Written by David Holland
This is the third and final film in the Blade trilogy, and a few cancelled future projects later, the rights to the character have now transferred back to Marvel. Marvel has said that a new “Blade” is in development starring Mahershala Ali, but back in 2004 Wesley Snipes was still shooting the silver bullets. After stopping the Blood God and Nomak, Blade is now up against his deadliest enemy: Dracula himself.
This is the worst reviewed movie in the trilogy, but it still has its strengths. We see things go wrong for Blade – he loses Whistler (for real this time), gets captured by the vampires, and has to fight the progenitor of the vampire race. Then we get to see him interact with a new group of human hunters.

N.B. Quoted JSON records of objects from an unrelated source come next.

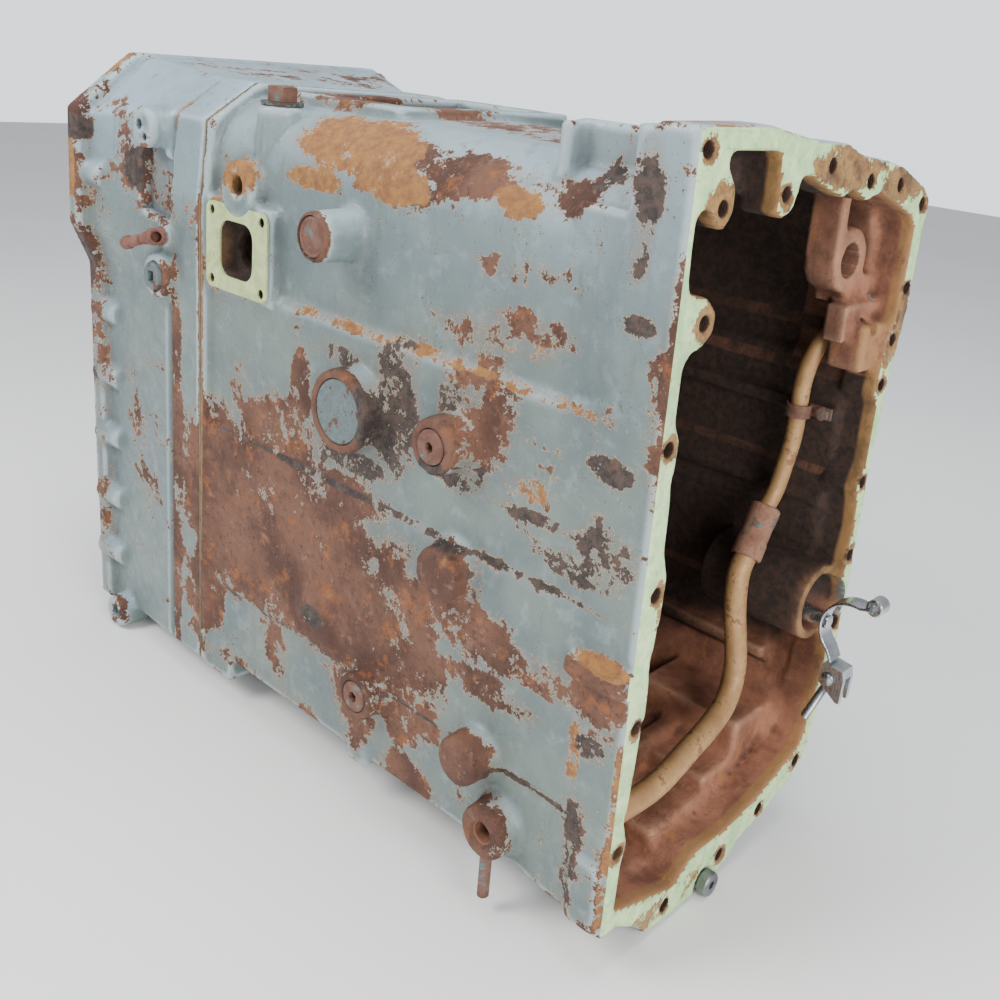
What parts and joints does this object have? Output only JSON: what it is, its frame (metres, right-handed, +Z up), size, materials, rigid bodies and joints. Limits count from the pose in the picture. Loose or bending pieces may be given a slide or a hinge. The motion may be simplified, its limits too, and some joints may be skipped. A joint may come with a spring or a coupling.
{
  "type": "manual transmission case",
  "caption": "Empty cast-iron gearbox case with a clutch bell, open rear flange, side bosses, inner oil pipe and a hinged clamp.",
  "frame": {"origin": "centre of the bounding box in plan, at the height of the lowest point", "axes": "+X lengthwise towards the open rear flange, -X towards the clutch bell, -Y out of the side wall with the bosses, +Z up"},
  "size_m": [0.828, 0.488, 0.643],
  "materials": {
    "case_paint": "weathered blue-grey paint over rusty cast iron",
    "housing_paint": "weathered light blue-grey paint",
    "joint_sheet": "thin fibre gasket",
    "port_sheet": "thin pale green fibre gasket",
    "black_fastener": "blackened, rusty",
    "dowel_steel": "ground",
    "rusty_plug": "rusty with paint left in places",
    "painted_plug": "worn paint over rust",
    "dark_washer": "dark oxide",
    "copper_fitting": "copper-brown",
    "grey_union": "dull",
    "pipe_paint": "ochre film over steel",
    "pipe_sleeve": "mauve-brown",
    "rusty_clip": "surface rust",
    "clamp_steel": "bright"
  },
  "bodies": {
    "case": {"main_case": "case_paint", "front_housing": "housing_paint", "joint_gasket": "joint_sheet", "port_gasket": "port_sheet", "joint_bolt_1": "black_fastener", "joint_bolt_2": "black_fastener", "joint_bolt_3": "black_fastener", "joint_bolt_4": "black_fastener", "joint_bolt_5": "black_fastener", "joint_bolt_6": "black_fastener", "joint_bolt_7": "black_fastener", "joint_bolt_8": "black_fastener", "joint_bolt_9": "black_fastener", "joint_bolt_10": "black_fastener", "joint_bolt_11": "black_fastener", "joint_bolt_12": "black_fastener", "joint_dowel_1": "dowel_steel", "joint_dowel_2": "dowel_steel", "upper_bore_plug": "rusty_plug", "detent_plug": "rusty_plug", "lower_screw_plug": "rusty_plug", "top_hex_plug": "rusty_plug", "drain_plug": "rusty_plug", "level_plug": "rusty_plug", "drain_tube": "rusty_plug", "core_plug": "painted_plug", "square_socket_plug": "painted_plug", "side_cap": "painted_plug", "top_plug_washer": "dark_washer", "hose_elbow": "copper_fitting", "bottom_union": "grey_union", "lower_oil_pipe": "pipe_paint", "upper_oil_pipe": "pipe_paint", "pipe_nut": "pipe_paint", "pipe_sleeve": "pipe_sleeve", "pipe_clip": "rusty_clip", "pipe_clip_bolt": "rusty_clip", "clamp_post": "clamp_steel", "clamp_band": "clamp_steel", "clamp_bracket": "clamp_steel", "clamp_pin": "clamp_steel"},
    "swing_bolt": {"clamp_swing_bolt": "clamp_steel"}
  },
  "joints": [
    {"name": "clamp_bolt_swing", "type": "hinge", "parent": "case", "child": "swing_bolt", "pos_m": [0.377, 0.071, 0.165], "axis": [0, -1, 0], "range_deg": [-8, 100]}
  ]
}
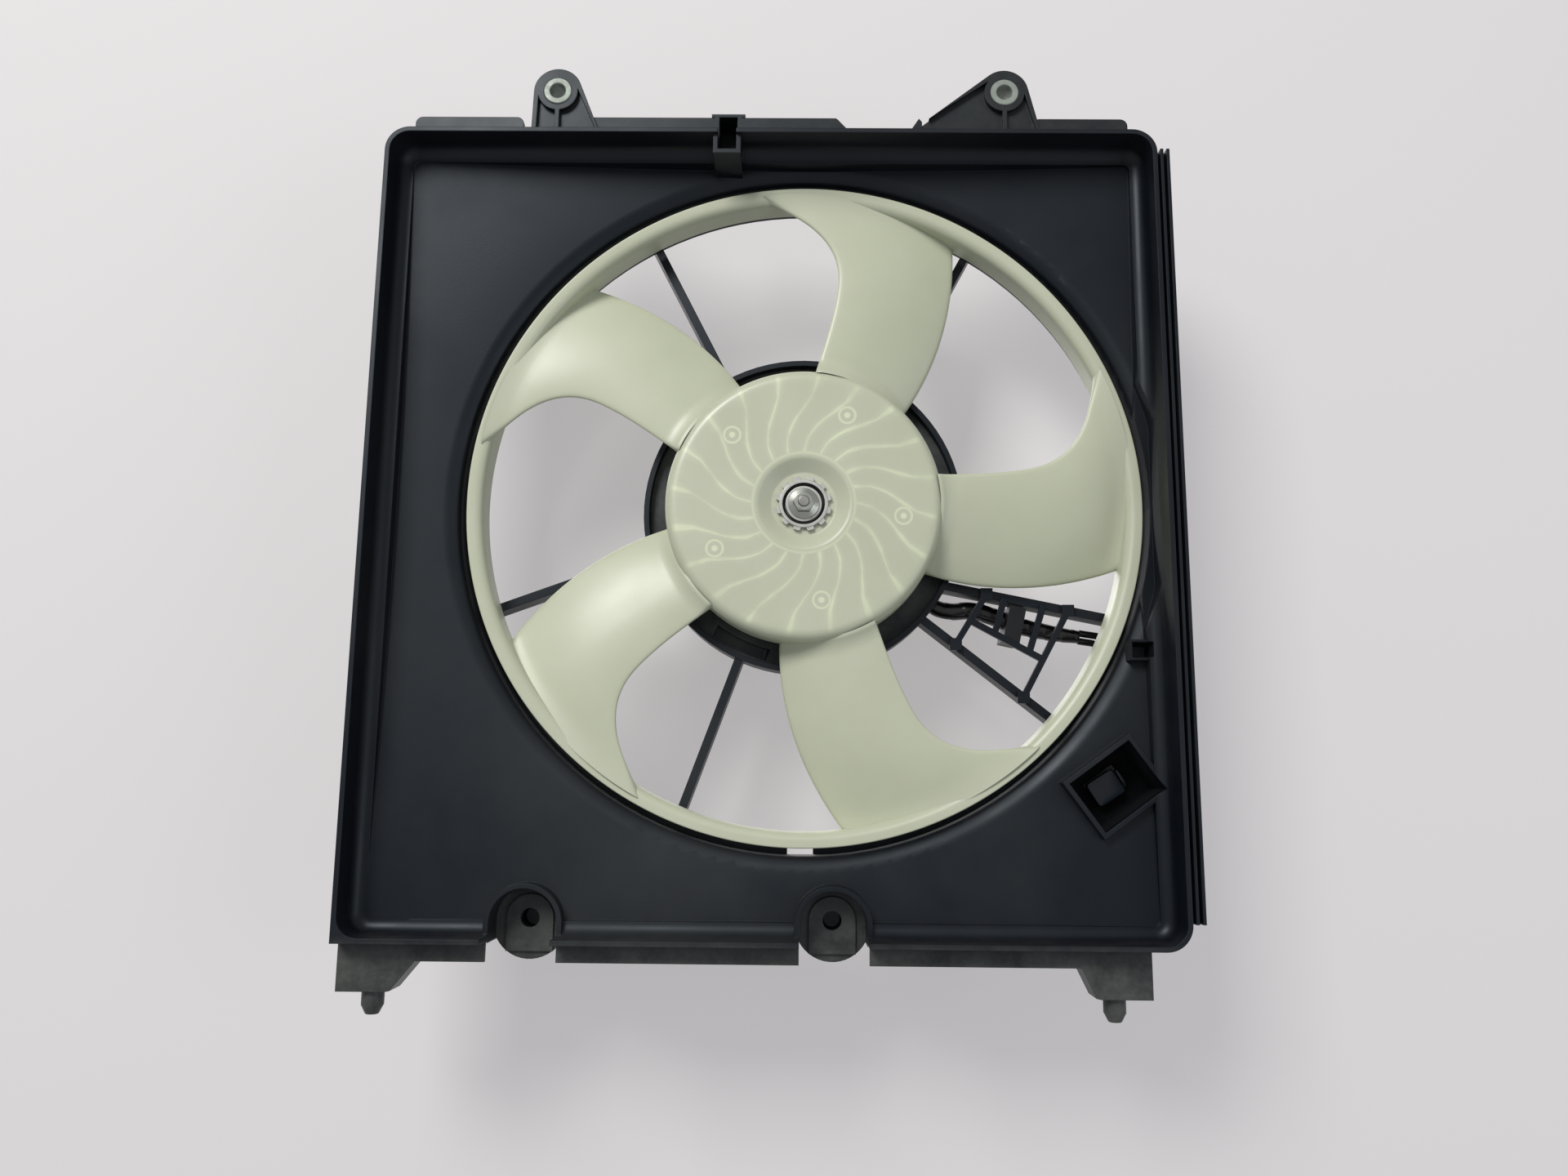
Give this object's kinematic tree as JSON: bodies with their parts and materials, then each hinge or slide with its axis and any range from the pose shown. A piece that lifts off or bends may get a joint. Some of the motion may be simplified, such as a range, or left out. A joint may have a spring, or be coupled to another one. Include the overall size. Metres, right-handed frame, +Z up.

In the previous film, Blade had to work with vampires, but now he has the Nightstalkers – Jessica Biel, Patton Oswalt, and Ryan Reynolds. Reynolds is basically full Wade Wilson in this movie, and I appreciate the levity he brings to this installment.
The Nightstalkers have new toys, including what is essentially a lightsaber, and the actors are good enough with them to make the fight scenes cool. Jessica Biel got so good with archery that, when told to aim for the camera she fired an arrow into a plexiglass-shielded camera and hit the exact, tiny, unprotected spot on the lens that destroyed the $300,000 piece of equipment. Ryan Reynolds’ skill with his sword, plus his profane sarcasm, led Marvel executives to send him a bunch of “Deadpool” comics and suggest that he might enjoy playing the character.
A few of the performances in this film are less than stellar. The relationship between Whistler and Blade has always been the heartbeat of these movies, and while I realize that Whistler’s death was supposed to push Blade emotionally, part of Blade’s personality is to never show any emotions. We never really get to see Blade process any of the things that are supposed to affect him, he just sort of keeps floating through. At one point Hannibal King suggests Blade see a therapist, and while it might be played for laughs, it seems like he might have a point.
Apparently there was a lot of drama on the set of this movie. Snipes and writer/director David S. Goyer did not get along at all. Snipes did not like many of the choices made for the movie, to the point that he refused to shoot some scenes. This means that Goyer had to use CGI and stand-ins in many scenes, and probably contributes to why some of the scenes just feel a bit wooden.
The plot also feels a little bit overdone. Vampires creating human blood farms was the plot of an episode of “Buffy the Vampire Slayer”. Actually, come to think of it, the superpowered vampire killer fighting Dracula was also an episode of “Buffy the Vampire Slayer”. Maybe what I really liked about this movie was that it reminds me of Buffy.
Like the other installments, there are fun action scenes but this installment doesn’t push boundaries with a horror feel or take any risks.